Rochester's Longest-Running Black Newspaper Aimed to Inform, Uplift; Legacy Lives On In Digital Form

ROCHESTER NY--The Frederick Douglass Voice newspaper will take on new life as issues are digitized by the Rochester Museum and Science Center.

The paper was founded during the 1930s as The Voice and was until the 1990s, making it the longest running Black-owned paper in Rochester's history.

Reclaiming the Narrative's Leslie Hannon recently spoke with Joan Coles Howard, the last editor of the Frederick Douglass Voice newspaper, and daughter of the paper's founder, Howard W Coles.

In this interview, Coles Howard explains that the paper's mission was to bring all kinds of news -- including, importantly, good news -- to Rochester's Black community.

The interview is part of a series of interviews exploring grassroots and independent news media in Upstate New York and beyond, that can be accessed here.

Joan Coles Howard

Rush transcript

LESLIE HANNON: I'm here today with Joan Coles Howard. Whe's the daughter of Howard W Coles, the founder and publisher of the Frederick Douglass Voice newspaper. She's also a writer and editor herself. For the last two decades, she's been working to preserve her father's legacy as a Black publisher and civil rights pioneer in Rochester. Howard W Coles began publishing The Voice newspaper in Rochester New York in 1933. What inspired him to start the paper?

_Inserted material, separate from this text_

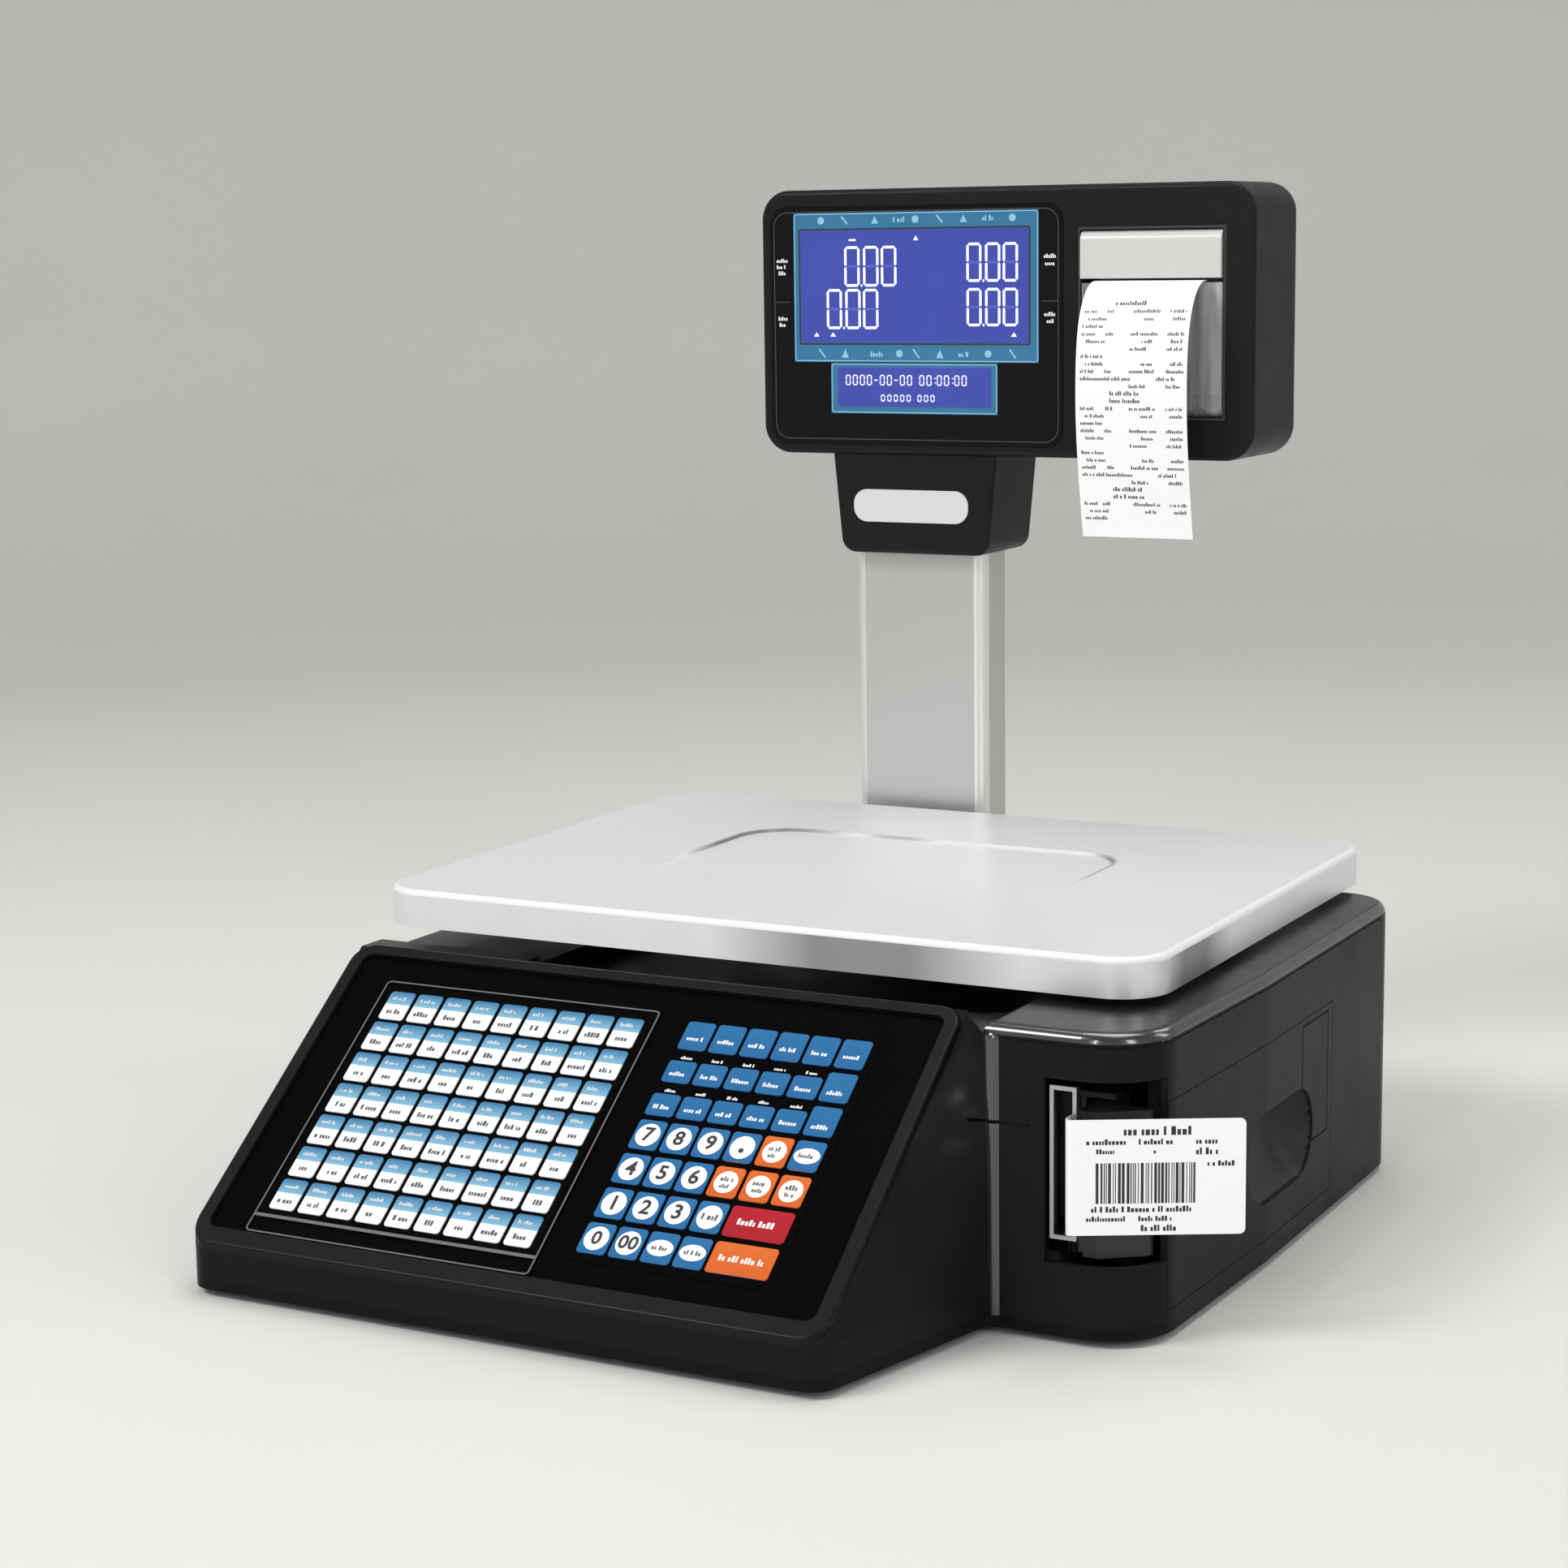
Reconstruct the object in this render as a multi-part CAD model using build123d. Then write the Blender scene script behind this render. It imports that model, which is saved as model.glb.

JOAN COLES HOWARD: Well he had worked in some capacity with the Chicago Defender newspaper and he was a follower of Frederick Douglass. And I think it was mainly Frederick Douglass, he felt like that was a way to reach people. He had seen it for himself and so that's what he was going to do.

LH: What would you say was the main focus of The Voice in terms of the stories it covered.

JCH: Whatever was happening in the Black community--the good... mostly the good... but also the difficult. Not bad, because we didn't report the bad news. We felt like the mainstream media did that for us (laughs). We concentrated on good news and any information that would help as far as housing, jobs, everything related to living conditions for Black people.

LH: I was able to view a copy of The Voice and at the top of the page it listed Frederick Douglass as editor in eternal. Was every edition printed this way and what does that mean?

JCH: Absolutely. It means that he was the mentor. And that he would always be a presence and he would always be given respect for having started his newspaper, even though it didn't that many issues. He started it, and my father was inspired by that. So he was going to be the editor forever!

LH: I read that your father was the grandson of a former slave. How do you think this shaped his passion for his publication?

JCH: That's a good question, I'm not sure. We didn't talk about that a whole lot. We did run a few stories over the years in the paper but I think it just confirmed, reaffirmed that we had a history and we needed to make it knowledge to everybody, give that knowledge to everybody. And to encourage people to search out their own history too, which has gotten way more popular now in this twenty-first century than it was back then.

LH: The Voice newspaper ran for 6 decades before it stopped publication in 1996. How did your father keep the paper going for so many years and who helped him along the way?

JCH: We had actually a lot of supporters, advertisers. Actually, Star Market, which I believe was bought out maybe by Wegmans, but Star was in many of the locations that Wegmans came to be in... Advertising. And, my father, he didn't charge for the paper, but every once in awhile he would when things got a little tight. But it was like 15 cents or something. But yeah, it was through the support of the community.

LH: Finally, can you talk about some of the things you've been doing to preserve your father's legacy including getting copies of the newspaper digitized and doing educational outreach with local youth?

JCH: You know, the digitization of the papers has been my main focus because there is so much history there. We used to hold events at the [Rochester Museum and Science Center] (and probably will again once COVID ends) on my father's birthday and we would invite all of the community to come. We asked people to come and help identify pictures that he had in the collection that we don't know who the people were. There were no names written on the backs of the pictures. And they did that. So we're hoping to be able to do that again. And just help people to, which is what happens as far as the Teen Empowerment group is concerned. The teens are interested in their history and that's why I've been involved with that. It's been encouraging because we need to remember who we are, where we came from, and what we're all about.